A mosquito will be used to prevent the spread of a disease caused by another mosquito. We are indeed living in exciting times. The US has decided to fight Zika in Florida with mosquitoes.

Zika virus is carried by the female Aedes aegypti mosquito. Originating in Brazil last year, the virus has been linked to abnormally small head size at birth (microcephaly) and lasting developmental problems in infants. This dreadful mosquito preyed on thousands of lives, with 1,700 cases of microcephaly being reported in Brazil alone.

Now that this mosquito has taken a swift flight through Caribbean and Americas, it has landed in the US as 15 cases have been records in the Wnywood neighborhood of Miami within last few days. Believed to be carried by the local insects, state authorities are alarmed by a possible Zika outbreak in Florida and its neighboring states.

In wake of this threat, US Food and Drug Administration (FDA) has approved a field trial for genetically engineered (GE) mosquitoes (OX513A) on Key Haven, an island in Florida.

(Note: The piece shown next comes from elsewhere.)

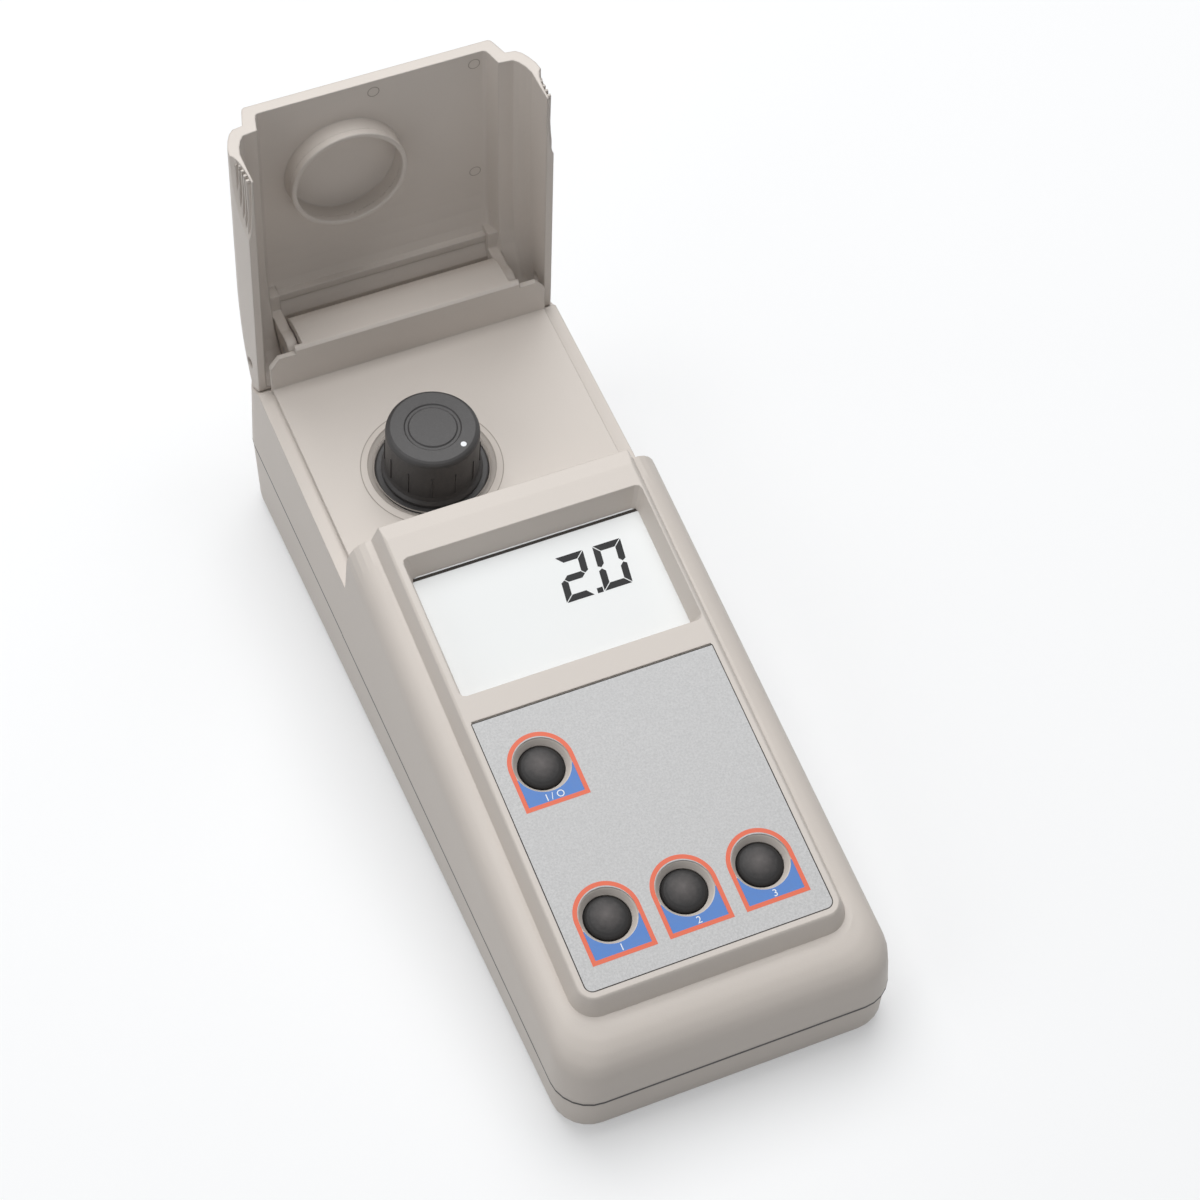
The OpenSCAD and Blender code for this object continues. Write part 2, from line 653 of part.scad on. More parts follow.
module dc_jack() {
  color(dark) difference() {
    union() {
      block([jack_x - 5, back - 14.5, jack_z - 5.6], [jack_x + 5, back - wall - 0.2, jack_z + 5.5]);
      translate([jack_x, back - 4, jack_z]) rotate([-90, 0, 0]) cylinder(h = 3.4, r = 4);
    }
    translate([jack_x, back - 10, jack_z]) rotate([-90, 0, 0]) cylinder(h = 20, r = 2.8);
  }
  color(steel) translate([jack_x, back - 10.01, jack_z]) rotate([-90, 0, 0])
    cylinder(h = 8.5, r = 1);
}

module case_screws() {
  color(steel) for (s = sides, p = case_screw) translate([s * p[0], p[1], base_z + 6])
    screw(1.3, 2.5, z_part(p[1]) + 6 - base_z - 6);
}
module rubber_feet() {
  color([0.15, 0.15, 0.15]) for (s = sides, y = foot_y)
    translate([s * foot_x, y, 0]) cylinder(h = foot_height + 0.6, r = 6);
}

lower_shell();
upper_shell();
lid();
hinge_pins();
keypad_overlay();
power_button();
left_button();
middle_button();
right_button();
key_switches();
lcd_lens();
lcd_panel();
lcd_bezel();
main_board();
board_screws();
cell_holder();
holder_screws();
cuvette();
cuvette_cap();
lamp();
lamp_board();
light_filter();
photocell();
sensor_board();
battery();
battery_snap();
battery_leads();
battery_door();
dc_jack();
case_screws();
rubber_feet();
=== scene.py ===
import math
import bpy
from mathutils import Matrix, Vector


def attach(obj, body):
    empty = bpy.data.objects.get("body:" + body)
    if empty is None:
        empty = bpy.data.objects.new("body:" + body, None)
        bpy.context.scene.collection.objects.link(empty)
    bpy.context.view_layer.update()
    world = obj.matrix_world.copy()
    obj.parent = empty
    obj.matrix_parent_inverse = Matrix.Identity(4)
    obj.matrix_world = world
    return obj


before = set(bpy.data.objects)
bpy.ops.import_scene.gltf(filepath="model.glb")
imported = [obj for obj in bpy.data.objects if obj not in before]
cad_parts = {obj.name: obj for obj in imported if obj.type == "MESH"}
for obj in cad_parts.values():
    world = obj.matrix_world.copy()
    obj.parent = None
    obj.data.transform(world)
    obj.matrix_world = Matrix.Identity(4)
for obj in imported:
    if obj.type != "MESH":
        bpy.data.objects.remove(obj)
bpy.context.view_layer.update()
print("stage: frame loaded")

mm = 0.001

# Planes and stations of the case, in millimetres, as the solids have them
case = {
    "front": -114.95,
    "top": (32.3, 0.219),      # console: height at the front, slope
    "joint": (12.9, 0.051),    # joint of the two shells: height at the front, slope
    "ledge": (47.2, 0.107),    # side ledges: height at the upstand, slope
    "upstand": 89.85,
    "deckRise": 1.7,           # deck above the ledges
    "well": (-8.3, 53.55),
    "hinge": (97.35, 53.1),
    "opening": 93.0,           # degrees that the cover stands open
    "rimDrop": 4.92,           # from the hinge to the rim of the cover
    "coverDepth": 20.9,        # from that rim to the inner face
}
topAngle = math.atan(case["top"][1])
deckAngle = math.atan(case["ledge"][1])


def topZ(y):
    return case["top"][0] + case["top"][1] * (y - case["front"])


def placeOf(x, y, z, angle):
    return Matrix.Translation(Vector((x, y, z)) * mm) @ Matrix.Rotation(angle, 4, "X")


def onConsole(x, y):
    return placeOf(x, y, topZ(y), topAngle)


wellX, wellY = case["well"]
wellZ = case["ledge"][0] + case["ledge"][1] * (wellY - case["upstand"]) + case["deckRise"]
well = placeOf(wellX, wellY, wellZ, deckAngle)
cover = placeOf(0, *case["hinge"], deckAngle - math.radians(case["opening"]))
coverInner = case["coverDepth"] - case["rimDrop"]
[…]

Manufactured by a British Biotech Company, Oxitec Ltd, these GE mosquitoes have been found to effectively contain the spread of the virus by limiting the offspring population. These mosquitoes are engineered to mate with female mosquitoes and limit the life of the offspring, which are destined to die before reaching maturity. In this way, the mosquito population will be cut down to secure levels.

These GE male mosquitoes will be released into Florida’s air at an average of 20-100 per person, depending on the locality’s population.

Previous trials have shown about 96% reduction in the dangerous population of Aedes aegypti mosquito and similar outcomes are expected out of the trial in Florida.

In the recent press release, the FDA has said that no harmful impact on the environment is expected by the release of these mosquitoes. However, in November a referendum will be carried out to decide the fate of the use of this technique in future.